Николай долго недоумевал относительно этого звона, опасаясь, не галлюцинация ли это. Объяснение пришло позже, когда он нашел подобное же в автобиографических заметках у С. Н. Булгакова в «Свете Невечернем», а также вспомнил рассказ Тургенева «Живые мощи» в «Записках охотника», где Лукерья тоже говорила, что слышит звон «сверху», не смея сказать «с неба». Он понял, что Господь иногда наряду с внутренним откровением являет человеку и особые внешние знаки для его большего удостоверения.
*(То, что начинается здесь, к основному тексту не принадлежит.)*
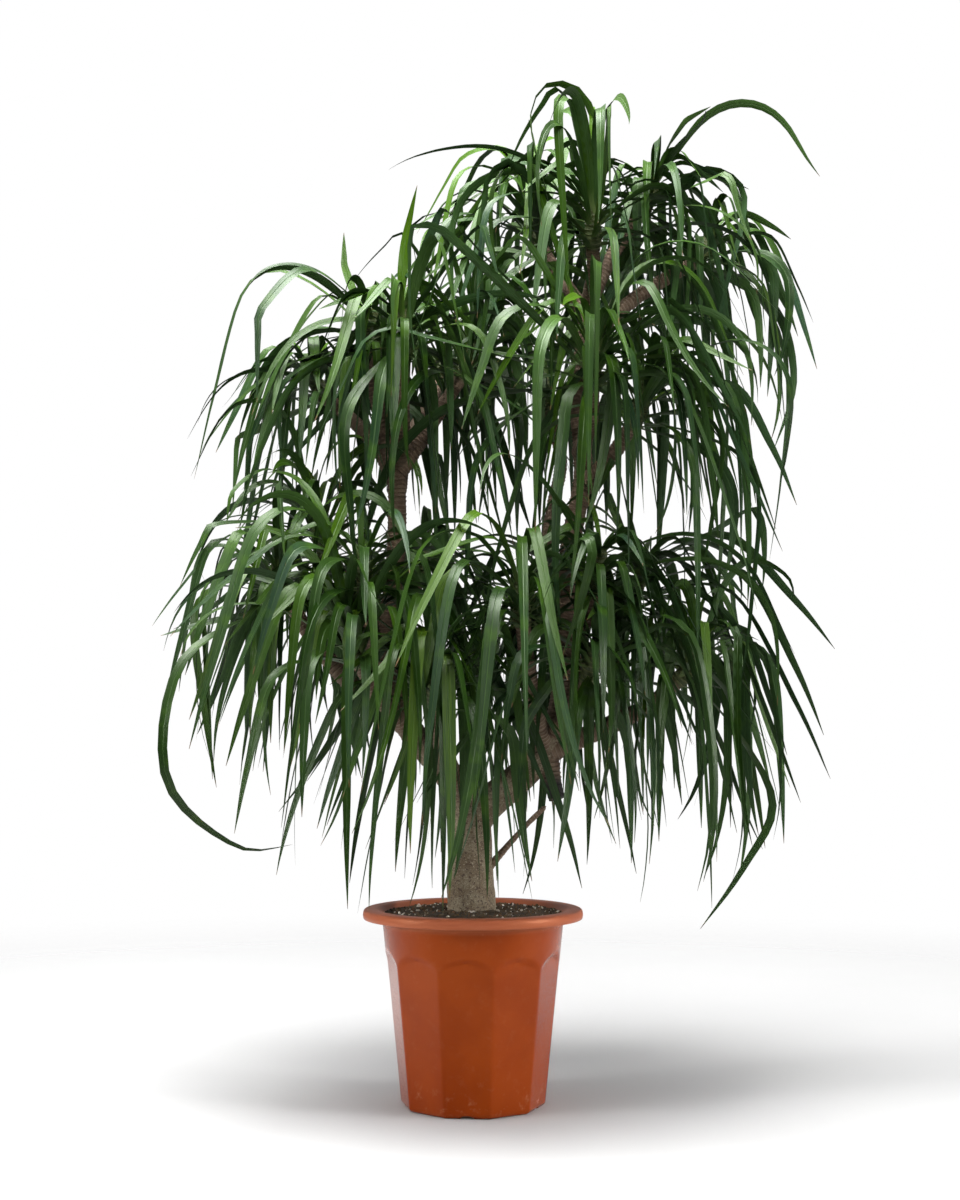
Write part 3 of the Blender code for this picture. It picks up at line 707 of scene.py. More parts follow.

Так совершился у него полный переворот в мировоззрении. Бог явил Себя тому, кто искал Его всеми силами своей души. Господь ответил на эти искания и дал ему «вкусить и увидеть», что Он естьи что Он благ.

***

Но юноша еще не знал, что теперь делать и каков должен быть путь его новой жизни, чтобы не утратить найденной истины. Батюшка рассказывал, как в школе учил их Закону Божьему священник: заставлял зубрить тексты, не вникая в их смысл, пересказывать Священное Писание и заучивать одним голым рассудком догматы, заповеди, факты истории Церкви без какого-либо приложения к духовной жизни, к мысли о спасении. Преподавание велось настолько мертво, схоластично, что уроки Закона Божия, вспоминал он, превращались во «время острот и кощунств». Христианство изучали, как один из обычных светских предметов, но не как путь ко Христу, и этим совершенно убивали дух в учащихся. Во всем преподавании не чувствовалось жизни. Не случайно прп. Варсонофий Оптинский говорил: «Революция вышла из семинарии».